All parenting turns on a crucial question: to what extent should parents accept their children for who they are, and to what extent they should help them become their best selves. Drawing on ten years of research and interviews with more than three hundred families, Solomon mines the eloquence of ordinary people facing extreme challenges.
He explores how people who love one another must struggle to accept one another—a theme in every family’s life.
Andrew Solomon, Ph.D., is a writer and lecturer on politics, culture and psychology, a Professor of Clinical Psychology at Columbia University Medical Center, and President of PEN American Center. His best-selling book, Far From the Tree: Parents, Children, and the Search for Identity tells the stories of families raising exceptional children who not only learn to deal with their challenges, but also find profound meaning in doing so. Far from the Tree has received multiple awards and was chosen as one of the New York Times Ten Best Books of 2012. Solomon lives with his husband, John Habich Solomon, and son, George Solomon, in New York and London.

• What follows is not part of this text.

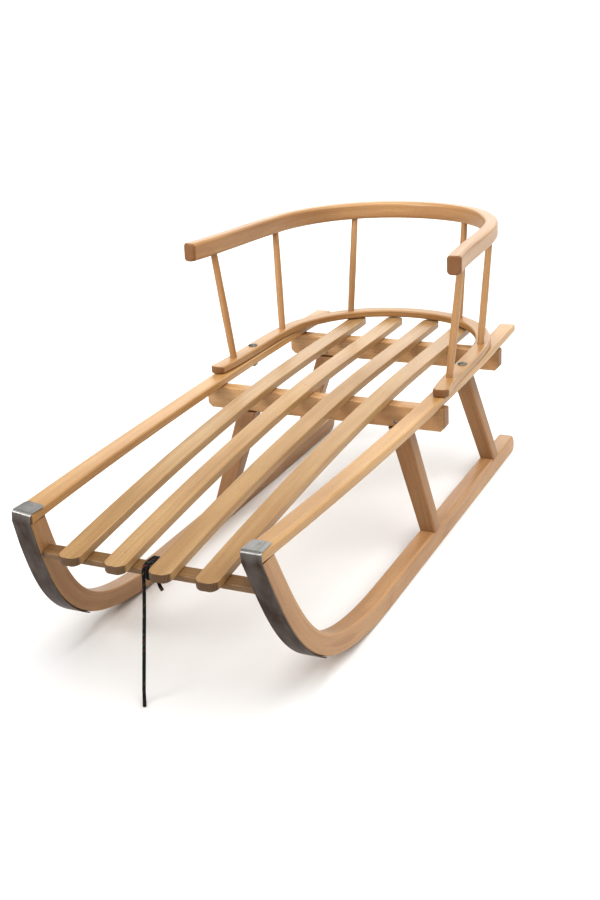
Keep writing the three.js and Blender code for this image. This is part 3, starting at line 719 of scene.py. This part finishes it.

Breakfast and Keynote Address with Jelani Freeman
Saturday, May 13th, 2017 7:45 am
Adopting a Better Approach for Foster Youth
Through his experiences of living through the foster care system as a child and advocating for foster care reform as an adult, Jelani Freeman speaks of lessons learned about nurturing the resilient spirit in youth. Jelani also talks about the high cost our society pays for low expectations of our kids and about the importance of life long connections. Additionally, Jelani explains the important role identity plays for you transitioning into adulthood.
Jelani Freeman, Esq. grew up in a series of inner-city neighborhoods in Rochester. At age 8, he entered the foster care system in Washington, DC. after being abandoned by his mother. He had never met his incarcerated father and saw little of his three siblings. He experienced life as a foster care child, but he continued to rise through the challenges. After high school, Freeman attended SUNY Buffalo, earned a master’s in history from American University, graduated from Howard University School of Law. He has spent his career working in government, starting with a Senate internship for Hillary Clinton in 2003. Jelani is known for his moving speech at the 2016 Democratic National Convention. Currently, he is appellate attorney for Department of Veterans Affairs and an advocate for kids at risk serving with CASA in D.C., on the Boards of the Barker Adoption Foundation, C.A.S.E, D.C. Child Fatality Review Committee and the CCAI.